Last Christmas I was having a discussion with a friend who is devotee of LiveJournal. LJ people tend to by LJ4Life and a lot of their online existence revolves around the site and its numerous features.
At the time I rather inarticulatly started voicing my objection to “social hub” sites in preference to having a collection of social networking sites. If I want to chat about music I don’t necessarily want the latest boardgame news or to review my book wishlist.
My preference is for highly specialised very specific sites that do one thing and do it well rather than broad, sloppy, ill-defined hubs like MySpace, Facebook or indeed LJ.
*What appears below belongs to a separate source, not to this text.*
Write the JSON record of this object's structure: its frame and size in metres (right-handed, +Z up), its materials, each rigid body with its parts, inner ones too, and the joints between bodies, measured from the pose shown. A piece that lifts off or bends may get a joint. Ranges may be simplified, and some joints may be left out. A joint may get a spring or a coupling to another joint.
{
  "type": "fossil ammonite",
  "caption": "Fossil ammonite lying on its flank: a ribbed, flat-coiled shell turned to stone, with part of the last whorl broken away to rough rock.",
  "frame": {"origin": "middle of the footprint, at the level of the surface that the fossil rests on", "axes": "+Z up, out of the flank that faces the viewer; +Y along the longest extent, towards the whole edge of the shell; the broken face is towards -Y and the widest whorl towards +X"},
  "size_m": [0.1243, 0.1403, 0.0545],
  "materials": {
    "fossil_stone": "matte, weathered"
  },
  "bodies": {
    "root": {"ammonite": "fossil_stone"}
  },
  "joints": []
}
Recently though the large number of sites I am member of it has been a bit awkward since if I am dealing with music I now have three links I would probably want to share with people RYM, Sellaband and E-Fields (my music blog). Getting all three to refer to one another is relatively easy but it still would probably be easier to refer to a link of links. Which means setting up a static page, possibly on this blog or on my own static pages on SDF-EU. What I’d like to do is have more than one link possible on each profile in each site. Most however simply allow one link to one personal page.
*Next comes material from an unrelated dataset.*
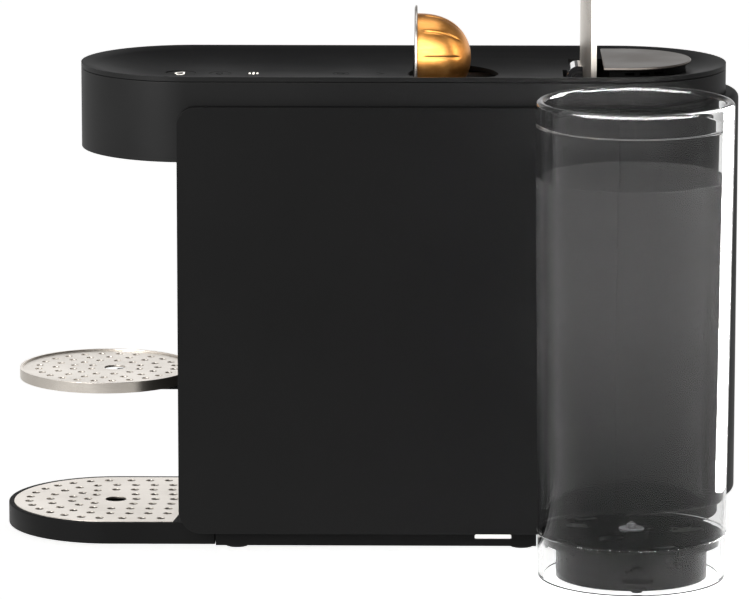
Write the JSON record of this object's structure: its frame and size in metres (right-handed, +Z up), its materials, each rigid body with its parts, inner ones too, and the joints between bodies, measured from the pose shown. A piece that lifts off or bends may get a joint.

So do I really want a hub site to consolidate my interests? Well currently my answer is still no. The point of the web is create links between data and I don’t want to link everything to everything without any organisation. I want to link together my related sites. I also want to be able to flick between my interests as I see fit. If I want to go and update my wants list on Library Thing I don’t want to simultaneously IM via Facebook or see if there is some gig news on MySpace. I want to be able to control my flow of data and choose what I am going to work with.
Therefore despite the proliferation I’m still not ready to be assimilated.